Crayfish Factory ✪ ✪ ✪ ✪ ✪
Scary big-wave right-hander that pitches on to an outside reef, then sucks for 100 metres across an inside ledge, before bending into a channel. The factory is one of Cape Town’s heaviest, but most exhilarating waves. During big west swell, the Kom can be eight foot, but the Factory flat. During a 10- to 15-foot southwest to south swell, this regal right-hander is a walling, sucking, spitting glass monster that heaves tons of liquidised innards onto a jagged, boiling ledge. Most surfers have a tale of terror and anguish here: bone dislocation, bust boards, gashes and star-spangled visions of speckled death by drowning. If you get pounded on take-off, you can get pegged down deep in a dark, roiling tomb, the distant roar of 12-foot monsters overhead. When you surface, spat into the channel like a foul piece of human detritus coughed up by a sea monster, expect to be floating without a board, dazed and confused. But don’t dally. Shift back into survival mode. Swim towards the inside like a mutant salmon up a waterfall. You don’t want the rip to suck you towards Misty Cliffs.
I&J’s ✪ ✪
A reform wave on an inside reef in the Soetwater Reserve. Looks fun in glassy conditions and clean west swell.
Outer Kom ✪ ✪ ✪ ✪ ✪
Left-hand point.

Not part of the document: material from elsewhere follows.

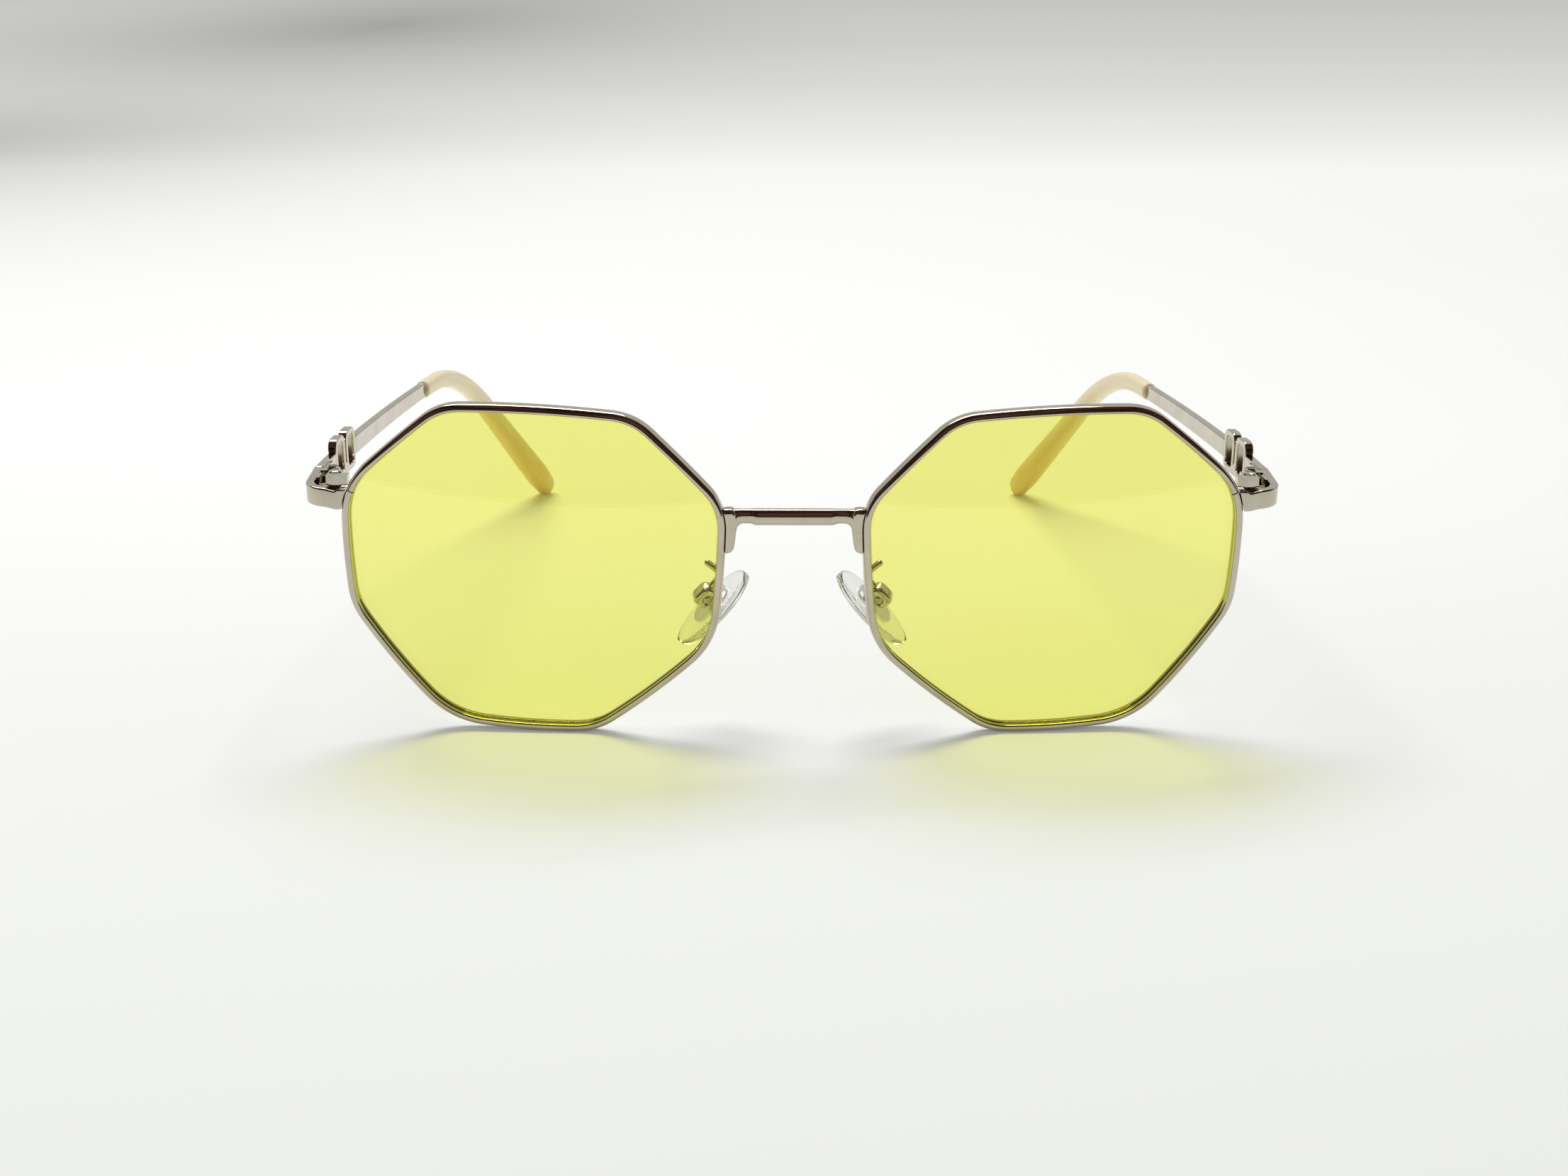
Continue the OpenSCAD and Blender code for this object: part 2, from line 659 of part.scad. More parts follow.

Thick peaks break on an outer reef, before running onto the inside ledge. On a big day, getting caught inside can set you back a good 15 minutes as you get pummelled in the impact zone. Best in clean six-to ten-foot west swell and any light east wind.
Long Beach ✪ ✪ ✪ ✪
Facing Chapman’s Peak on a promontory at the south end of Noordhoek Beach, an established learning ground teeming with surf rats. Because this spot faces almost due north, the southwest wind is offshore here, making it one of the few spots that can handle this wind. The downside is that the swell has to bend from the exposed west side of the coast, almost doing a U-turn to reach this north-facing break. The refraction focuses clean lines towards the beach that result in left-breaking peaks that run for at least 40-60 metres before ending in a shore break close-out.
Crons ✪ ✪ ✪
A shore break at Long Beach popular among bodyboarders due to the sucking barrel. Fast and hollow. Often dumps a long close-out section on to a boiling sandbar. Also known as: Krons, Krans, Kraans and “That Evil Right Hander at Long Beach”
Sunset ✪ ✪ ✪ ✪ ✪
Out to sea lies a deep-water bombora reef like its namesake in Hawaii. A huge right peak with jaw-dropping take-offs. Backdoor it and a cathedral dome arches on high as your tiny earthly shape passes through sun-glinted Pearly Gates. Wipe out and the heavenly light recedes as you somersault into the roiling madness of Hades. A giant tapered shoulder expends itself on the ledge, then fades into a deep channel. On the other side of the peak, a sharp drop-off in bathymetric contour nullifies the left. The local crew surf here on fun 15- to 20-foot days, and in ‘small’ 10- to 12-foot conditions. While it doesn’t offer the top-to-bottom, sectioning castle walls of Dungeons, the immense power of this pea-green A-frame has its own romantic attraction. Tow surfing is popular at Sunset.
The Hoek ✪ ✪ ✪ ✪
An archetypal Cape Town A-frame peak that barrels over a shallow sandbar in crisp, clean water and a majestic setting. An offshore reef focuses the swell into the corner of a small boulder-strewn bay at the base of the cliffs below Chapman’s Peak. At best, a world-class tube – short, round and perfect. The lip sucks top to bottom; throws fast and hard. Protected, slightly, from the offshore southeaster, the Hoek works on a low tide and copes best with a medium-energy four- to six-foot west swell.
Dungeons ✪ ✪ ✪ ✪
Made famous by Red Bull Big Wave Africa, this big right-hander is seldom ridden by paddle surfers outside the event, but tow surfers ride it frequently. Just off the Sentinel off Hout Bay, Dungeons starts breaking from eight to ten foot. Best in light winds and a thumping 20-foot west swell. Best on the low tide, otherwise it gets too thick (too much water). Beyond 20 foot, the tide is less significant. One session on 30 July 2006 saw tow surfers tackle monstrous 60-foot faces – the biggest waves ridden in Africa at the time.